SANS JAMAIS NOUS CONNAÎTRE (Critique)

Nous connaissons peu la filmographie d' Andrew Haigh, dès lors difficile de savoir si Sans jamais nous connaître y fera office d'ovni ou si au contraire il s'y imbriquera logiquement. En s'y penchant de plus près, dans ce qui pourrait s'en rapprocher, nous avons vu qu'il avait travaillé sur une série, Looking, qui au vu des avis semble mériter que l'on s'y attarde. En tout cas le moins que l'on puisse dire c'est que le réalisateur revient cette fois au cinéma avec une proposition extrêmement personnelle, peu calibrée sur les standards habituels et véritablement déroutante. Porté par Andrew Scott, Paul Mescal, Jamie Bell et Claire Foy le long métrage s'affirme dès le début comme une immersion aussi contemplative que schizophrène, toujours à fleur de peau (comme ses interprètes), dans la vie d'âmes seules et torturées. Peu importe vos impressions à la fin de l'expérience, il y a fort à parier que le film ne vous laisse pas indifférents.

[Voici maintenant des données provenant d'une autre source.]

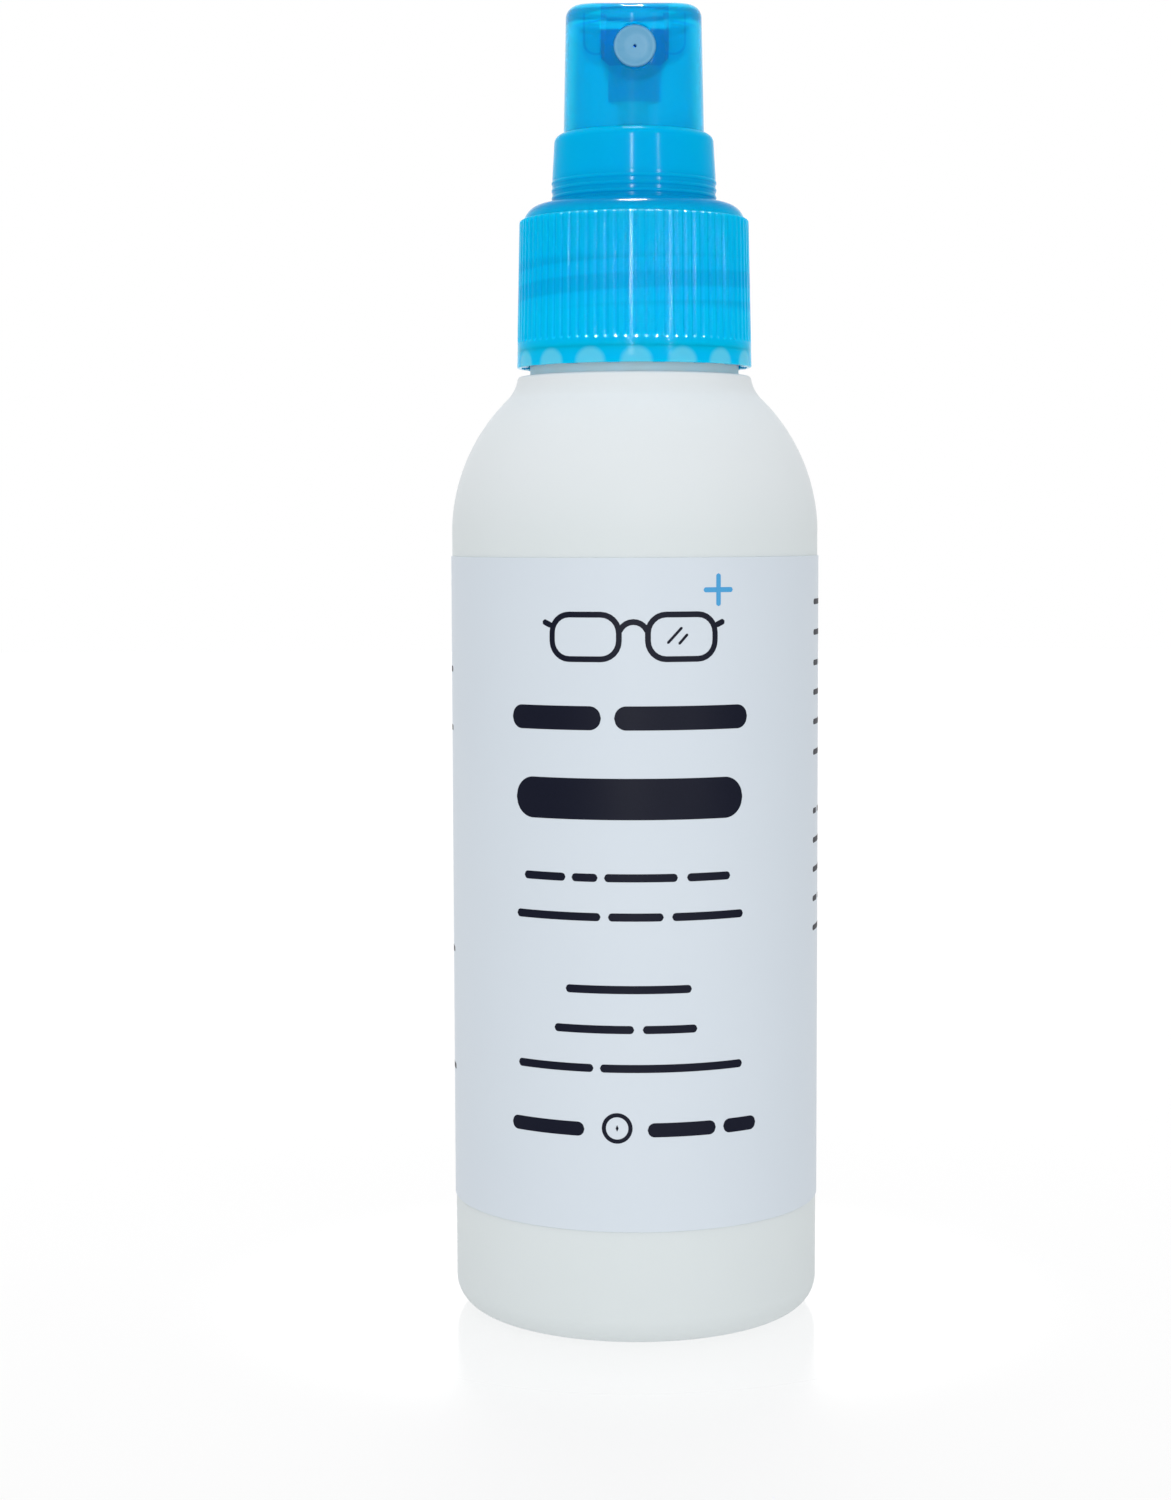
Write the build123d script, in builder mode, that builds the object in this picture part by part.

SANS JAMAIS NOUS CONNAÎTRE (Critique)

Si vous vous demandezun peu à quoi vous attendre après avoir lu le synopsis et visionné la bande annonce (qui sans avoir lu le synopsis prendra nous le pensons un aspect assez différent de ce qui est décrit par écrit), repenchons-nous un peu sur le pitch du film. A Londres, Adam vit dans une tour où la plupart des appartements sont inoccupés. Une nuit, la monotonie de son quotidien est interrompue par sa rencontre avec un mystérieux voisin, Harry. Alors que les deux hommes se rapprochent, Adam est assailli par des souvenirs de son passé et retourne dans la ville de banlieue où il a grandi. Arrivé devant sa maison d'enfance, il découvre que ses parents occupent les lieux, et semblent avoir le même âge que le jour de leur mort, il y a plus de 30 ans. Il est aisé de s'imaginer comment Adam va réagir face au retour de ses parents, pourtant décédés des années plus tôt, surtout lorsqu'on est habitués à des œuvres qui lorgnent du côté de Quartier lointain ou de concepts similaires. Pourtant, et c'est là qu'il va falloir s'accrocher, vous pouvez d'ores et déjà oublier ce que vous auriez en tête. Car Adam va se faire à l'idée du retour de ses parents avec une facilité tellement déconcertante que l'on va immédiatement en venir à douter de la compréhension du film, du personnage et donc d'à-peu-près tout l'écosystème présent à l'écran. Sans jamais nous connaître est donc un film déroutant qui flirte sans cesse avec la frontière du réel, du rêve et de l'hallucination, c'est ce qui en fait d'ailleurs une expérience aussi planante que déconcertante.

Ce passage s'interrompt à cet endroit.